The change in how board members for joint vocational school districts, including Penta Career Center in Perrysburg Township, was included in state budget signed by the governor at the end of June.
Starting Dec. 31, three-fifths of the board must "live or work in JVSD territory," the law says.
Superintendent Ron Matter said that means someone could live in Findlay, but work in one of the center's 16 member districts. "You could conceivably have someone not a taxpayer in the district deciding on taxes that would never affect them," the superintendent said.
"This whole thing gives me a lot of heartburn."
The new law also stipulates that members "shall have experience as CFOs, CEOs, HR managers or other business, industry or career counseling professionals who are qualified to discuss the labor needs of the region."
Members appointed as of Dec. 31 would also be restricted to serving two three-year terms.
Board members are now selected by either city school districts or educational service center boards with Penta's service area. The law also forbids a board from appointing one of its own members, unless the appointee meets the business-related criteria.
Mater said he was concerned about losing "institutional knowledge" that comes from having some long-serving members.
On the Penta board Judith Sander, , from the North Point ESC, has been on the board for more than 20 years.
A retired educator, she would be one of five board members with terms expiring at the end of the year. The others would be board president Bob Righi, from Maumee, Ken Sutter, Rossford, Judith Paredes, Wood County ESC, and retired educator Joe Rutherford, the Educational Service center of Lake Erie West.

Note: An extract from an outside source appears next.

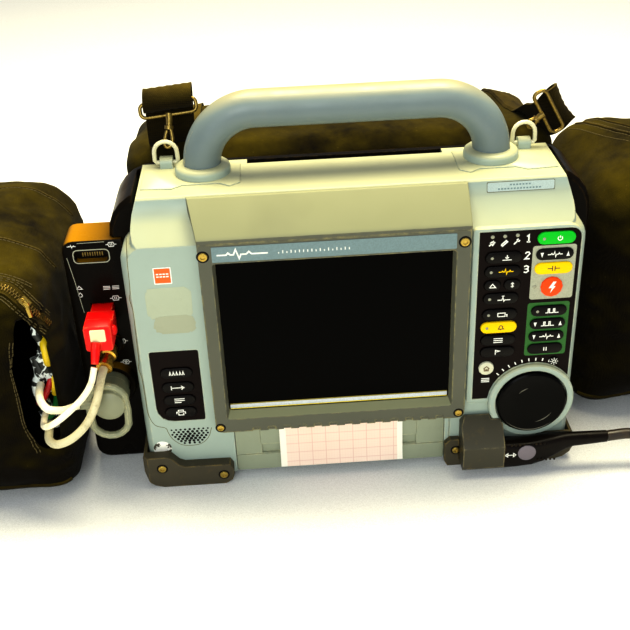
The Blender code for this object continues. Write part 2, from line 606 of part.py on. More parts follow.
PL = (-355.0, -231.5, -20.0, 208.0)
pouch_left = loft("pouch_left", [
    soft_ring(PL[0] + 14, PL[1] - 12, PL[2] + 14, PL[3] - 14, 1.0, 14),
    soft_ring(PL[0] + 3, PL[1] - 3, PL[2] + 3, PL[3] - 3, 10.0, 18),
    soft_ring(PL[0], PL[1], PL[2], PL[3], 40.0, 20),
    soft_ring(PL[0], PL[1] - 2, PL[2], PL[3], 140.0, 24),
    soft_ring(PL[0] + 3, PL[1] - 8, PL[2] + 5, PL[3] - 2, 182.0, 28),
    soft_ring(PL[0] + 12, PL[1] - 18, PL[2] + 16, PL[3] - 9, 198.0, 26),
    soft_ring(PL[0] + 28, PL[1] - 34, PL[2] + 36, PL[3] - 26, 205.0, 20)], M_POUCH)
cut(pouch_left, loft("c", [soft_ring(PL[0] + 14, PL[1] - 8, PL[2] + 8, PL[3] - 14, 13.0, 12, 3),
                           soft_ring(PL[0] + 14, PL[1] - 13, PL[2] + 9, PL[3] - 14, 176.0, 12, 3),
                           soft_ring(PL[0] + 26, PL[1] - 30, PL[2] + 30, PL[3] - 26, 190.0, 8, 3)]))
MOUTH = [(-256, 54), (-242.0, 51), (-240.5, 118), (-243.5, 148), (-252, 172), (-258, 166), (-262, 118),
         (-262, 76)]
cut(pouch_left, prism_y("c", MOUTH, -34, 16))

PR = (196.0, 355.0, 52.0, 214.0)
loft("pouch_right", [
    soft_ring(PR[0] + 12, PR[1] - 12, PR[2] + 11, PR[3] - 12, 4.0, 16),
    soft_ring(PR[0] + 3, PR[1] - 3, PR[2] + 3, PR[3] - 3, 12.0, 20),
    soft_ring(PR[0], PR[1], PR[2], PR[3], 50.0, 24),
    soft_ring(PR[0], PR[1], PR[2], PR[3], 166.0, 26),
    soft_ring(PR[0] + 4, PR[1] - 4, PR[2] + 4, PR[3] - 3, 200.0, 28),
    soft_ring(PR[0] + 14, PR[1] - 12, PR[2] + 13, PR[3] - 12, 218.0, 30),
    soft_ring(PR[0] + 32, PR[1] - 26, PR[2] + 32, PR[3] - 28, 227.0, 24)], M_POUCH)

rear_top = loft("pouch_rear", [
    soft_ring(-172, 170, 108, 226, 202.0, 16),
    soft_ring(-181, 178, 99, 234, 208.0, 20),
    soft_ring(-185, 181, 96, 236, 226.0, 22),
    soft_ring(-182, 178, 99, 234, 243.0, 22),
    soft_ring(-168, 166, 112, 226, 253.5, 20)], M_POUCH)
join(rear_top, loft("p", [
    soft_ring(-160, 160, 170, 222, 122.0, 14),
    soft_ring(-168, 168, 164, 231, 132.0, 20),
    soft_ring(-170, 170, 163.5, 233, 160.0, 22),
    soft_ring(-170, 170, 163.5, 233, 222.0, 22)]))

# ---------------------------------------------------------------- therapy socket, plug and cable
sock = prism_x("therapy_socket", [(-0.3, 8), (-0.3, 48), (-3.5, 50.5), (-8, 47), (-21, 34), (-24, 30),
                                  (-24, 9.5), (-21, 6.4), (-3, 6.4)],
               84.0, 118.6, M_SOCK)
keep(sock, loft("k", [[(x, y, z) for x, z in [(84, 4), (118.6, 4), (118.6, 56), (91, 56),
                                              (84, 44)]] for y in (-30, 5)]))
cut(sock, disc("c", DIAL[0], DIAL[1], RING_R + 0.6, -7.1, 2, n=40))
cut(sock, disc("c", DIAL[0], DIAL[1], 29.8, -12, 2, n=40))
cut(sock, box("c", 109.8, 120, -20.5, -9.5, 12.5, 26.5))
plug_r = []
for x, z0, z1, y0, y1 in [(118.9, 6.6, 31.0, -24.0, -7.4), (128, 6.8, 30.5, -24.0, -7.4),
                          (142, 7.6, 30.6, -23.6, -7.4),
                          (152, 10.0, 32.0, -22.8, -7.4), (162, 14.5, 33.0, -21.6, -8.4), (170, 18.6,
                                                                                           33.6, -20.4,
                                                                                           -9.0),
                          (178, 21.2, 33.4, -19.8, -10.0), (200, 22.9, 33.1, -19.6, -10.4), (206, 23.3,
                                                                                             32.9,
                                                                                             -19.4,
                                                                                             -10.6)]:
    plug_r.append([(x, y, z) for y, z in rrect(y0, y1, z0, z1, min(4.4, (y1 - y0) / 2.2,
                                                                   (z1 - z0) / 2.2), 3)])
plug = loft("therapy_plug", plug_r, M_PLUG)
join(plug, box("p", 110.4, 119.5, -20.0, -10.0, 13.0, 26.0))

COIL = (345.0, -24.0)
COIL_R = 50.0
turned("therapy_coil", (COIL[0], COIL[1], 0), (0, 0, 1),
       [(COIL_R - 13.5, 6.0), (COIL_R - 8.0, 0.4), (COIL_R + 8.0, 0.4), (COIL_R + 13.5, 6.0),
        (COIL_R + 13.5, 12.5),
        (COIL_R + 8.0, 18.4), (COIL_R - 8.0, 18.4), (COIL_R - 13.5, 12.5)], M_CABLE, n=32)
cab = smooth_path([(206.8, -15.0, 28.1), (226, -15.5, 29.6), (246, -19.0, 26.0), (264, -31.0, 16.5),
                   (276, -47.0, 8.0), (288, -64.0, 4.9), (303, -79.0, 4.9), (322, -89.6, 4.9), (343,
                                                                                                -93.4,
                                                                                                4.9),
                                                                                                (360,
                                                                                                 -91.8,
                                                                                                 4.9)],
                                                                                                 11.0)
tube("therapy_cable", cab, CABLE_R, M_CABLE, n=10)
con = plate("pads_connector", 418, 452, 0.4, 19.0, -66, -6, 4.0, 2.0, M_PADC, n=3, back_b=2.0)
join(con, turned("s", (435, -65, 9.0), (-0.35, -1.0, -0.10), [(0, 0), (7.0, 0), (6.6, 6), (5.0, 20),
                                                              (0, 20)], n=12))

# sensor leads into the left pouch
tube("spo2_cable", smooth_path([(-205.0, -18.7, 130.4), (-208.5, -23.5, 119.0), (-216.5, -26.0, 107.5),
                                (-228.5, -31.0, 98.0), (-240.0, -33.0, 90.0),
                                (-249.5, -27.0, 83.0), (-253.0, -13.0, 79.5), (-254.0, 2.0,
                                                                               78.0)], 7.0), 2.6,
                                                                               M_CREAM, n=8)
tube("nibp_hose", smooth_path([(-202.6, 3.1, 114.3), (-204.0, -5.0, 111.6), (-208.5, -19.0, 97.0),
                               (-217.0, -25.5, 82.5), (-229.5, -29.5, 72.0),
                               (-242.0, -29.5, 67.0), (-249.5, -22.0, 66.0), (-252.0, -10.0,
                                                                              65.5),
                                                                              (-252.5, 2.0, 65.0)],
                                                                              8.0), 3.4, M_CREAM, n=8)
tube("ecg_cable", smooth_path([(-226.0, -5.5, 86.2), (-229.5, -8.2, 87.1), (-233.6, -14.5, 89.5),
                               (-238.0, -20.0, 93.0), (-245.0, -24.0, 97.5), (-251.0, -18.0, 101.5),
                               (-253.6, -8.0, 103.5), (-254.0, 2.0, 104.0)], 6.0), 3.1,
     M_GREYC, n=8)

# ---------------------------------------------------------------- corner bumpers
bl = prism_y("bumper_left", [(-166, 0), (-114, 0), (-108.5, 3.5), (-106.8, 8), (-106.8, 15),
                             (-109.5, 19.6), (-147, 20),
                             (-151.5, 22), (-157.5, 29), (-161, 30.8), (-180.6, 30.8), (-181.6,
                                                                                        28),
                                                                                        (-181.6, 14),
                                                                                        (-178.5, 6.5),
                                                                                        (-173, 2)],
                                                                                        -9.6, 31, M_BUMP)
keep(bl, loft("k", [[(-177.6, -10, -2), (-100, -10, -2), (-100, -10, 40), (-177.6, -10, 40)],
                    [(-177.6, -9.6, -2), (-100, -9.6, -2), (-100, -9.6, 40), (-177.6, -9.6, 40)],
                    [(-181.6, -4.6, -2), (-100, -4.6, -2), (-100, -4.6, 40), (-181.6, -4.6, 40)],
                    [(-181.6, 32, -2), (-100, 32, -2), (-100, 32, 40), (-181.6, 32, 40)]]))
cut(bl, loft("c", [[(x, y, z) for x, _, z in case_outline(0, -0.3 + ins)] for y, ins in
                   ((-0.3, 6.0), (2.7, 2.6), (7.7, 0.6), (11.7, 0), (40, 0))]))
cut(bl, box("c", -178.3, -100, -0.3, 40, CASE_BOTTOM - 0.3, 60))
br = prism_y("bumper_right", [(74, 0), (166, 0), (173, 2), (178.5, 6.5), (181.4, 13), (181.4, 23.5),
                              (178.5, 26), (152, 26), (149, 23), (149, 5.9), (83.6, 5.9), (83.6, 7.5),
                              (83.6, 27), (76, 27), (71.4, 22.5), (71.4, 5)], -5.6, 31, M_BUMP)
cut(br, box("c", 60, 178.3, -0.3, 40, CASE_BOTTOM - 0.3, 60))
cut(br, disc("c", DIAL[0], DIAL[1], RING_R + 0.6, -8, 2, n=40))

# ---------------------------------------------------------------- inside and back
turned("energy_capacitor", (60, 78, 46), (1, 0, 0), [(0, 0), (22, 0), (24, 2), (24, 84), (22, 86),
                                                     (0, 86)], M_CAP, n=24)
for nm, s in (("battery_left", -1), ("battery_right", 1)):
    x0, x1 = sorted((s * 8.6, s * 83.4))
    b = plate(nm, x0, x1, 22.6, 113.4, 121.0, 166.0, 3.0, 0.0, M_BATT, n=2, back_b=2.0)
    cut(b, prism_y("c", rrect(x0 + 20, x1 - 20, 96.0, 106.0, 4.0, 2), 161.0, 168.0))
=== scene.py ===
"""Looks of a portable monitor and defibrillator with three soft pouches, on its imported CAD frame."""
import math
import random

import bmesh
import bpy
from mathutils import Matrix, Vector, noise
from mathutils.bvhtree import BVHTree


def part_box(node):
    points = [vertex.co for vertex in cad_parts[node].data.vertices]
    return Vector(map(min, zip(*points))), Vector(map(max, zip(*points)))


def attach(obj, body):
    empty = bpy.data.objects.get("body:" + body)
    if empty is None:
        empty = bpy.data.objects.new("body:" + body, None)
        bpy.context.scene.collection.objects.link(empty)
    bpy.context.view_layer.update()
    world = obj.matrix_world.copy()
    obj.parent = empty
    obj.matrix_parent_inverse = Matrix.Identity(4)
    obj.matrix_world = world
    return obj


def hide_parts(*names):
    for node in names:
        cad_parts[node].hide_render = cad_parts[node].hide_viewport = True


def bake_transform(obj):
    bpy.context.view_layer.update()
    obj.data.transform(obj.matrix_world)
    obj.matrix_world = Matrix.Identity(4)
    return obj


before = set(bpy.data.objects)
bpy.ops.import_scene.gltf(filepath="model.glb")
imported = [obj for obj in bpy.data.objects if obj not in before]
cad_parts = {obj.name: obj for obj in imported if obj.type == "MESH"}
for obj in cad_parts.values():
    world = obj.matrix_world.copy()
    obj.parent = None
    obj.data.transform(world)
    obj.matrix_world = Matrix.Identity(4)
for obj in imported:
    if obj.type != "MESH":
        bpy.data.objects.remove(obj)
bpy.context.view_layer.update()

MM = 0.001
RING_PROUD = 6.5                # the dial's ring stands this far before the panel
PANEL_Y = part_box("front_case")[0].y + RING_PROUD * MM      # plane of the front panel in the row frame


def at(x, y, z):
    """A point given in mm: x right, y back from the front panel, z up."""
    return Vector((x * MM, PANEL_Y + y * MM, z * MM))


def mm_of(place):
    """A place in the row frame, in the same mm as at()."""
    return Vector((place.x / MM, (place.y - PANEL_Y) / MM, place.z / MM))


def box_mm(node):
    """A CAD node's lowest and highest corner in mm."""
    return [mm_of(corner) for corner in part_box(node)]


def middle_of(node):
    """Where the middle of a CAD node is from the front, in mm."""
    low, high = box_mm(node)
    return (low.x + high.x) / 2, (low.z + high.z) / 2


def clamped(value, low, high):
    """How far a value is on its way from low to high, from 0 to 1."""
    return min(1.0, max(0.0, (value - low) / (high - low)))


def shown(name, data):
    """A new object in the scene for a mesh, a curve, a lamp or a camera."""
    thing = bpy.data.objects.new(name, data)
    bpy.context.scene.collection.objects.link(thing)
    return thing


# ---- camera and lamps
def make_camera():
    """Standing a little left of the middle and looking down at the front, turned a little on its axis."""
    place, lens_px, picture_px, sensor_mm = (-54.5, -694.2, 571.1), 1040.0, 630.0, 36.0
    down, aside, roll = math.radians(31), math.radians(2.3), math.radians(-2.3)
    back = Vector((-math.sin(aside) * math.cos(down), -math.cos(aside) * math.cos(down), math.sin(down)))
    right = (-back).cross(Vector((0, 0, 1))).normalized()
    up = right.cross(-back)
    rolled_right = right * math.cos(roll) + up * math.sin(roll)
    rolled_up = up * math.cos(roll) - right * math.sin(roll)
    camera = shown("camera", bpy.data.cameras.new("camera"))
    axes = Matrix((rolled_right, rolled_up, back)).transposed().to_4x4()
    camera.matrix_world = Matrix.Translation(at(*place)) @ axes
    camera.data.sensor_width = sensor_mm
    camera.data.lens = sensor_mm * lens_px / picture_px
    camera.data.shift_x = -8.0 / picture_px
    camera.data.clip_end = 20.0
    bpy.context.scene.camera = camera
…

Exactly how their appointments will be affected is uncertain. "There's a whole lot of things to try to figure out with these regulations," Matter said. "It leaves you scratching your head."
Matter noted as an example of the problems he sees with the new law the case of Apollo Career Center in Lima, which has just approved a bond issue for a major building project. The board members who studied and approved that project may now be replaced by members "who have no knowledge of how the institution operates."
Matter said the provisions were added in late May to the Senate's version of the bill before career center officials could comment. They did weigh in against the changes when the budget was in conference committee, but to no avail.
Matters said State Senator Randy Gardner (R-Bowling Green) attempted to have the provisions stripped from the budget.
Matter said he was unsure why the State Senate leadership wanted the changes. Penta which is in its 49th year of operation as the oldest career tech school in the state, has worked closely with the business community.
The school has more than 30 business advisory committees related to the school's courses of study. Matter said he always tells the members of those boards to tell school officials what they need to know "so we can provide the best trained workforce you think we need."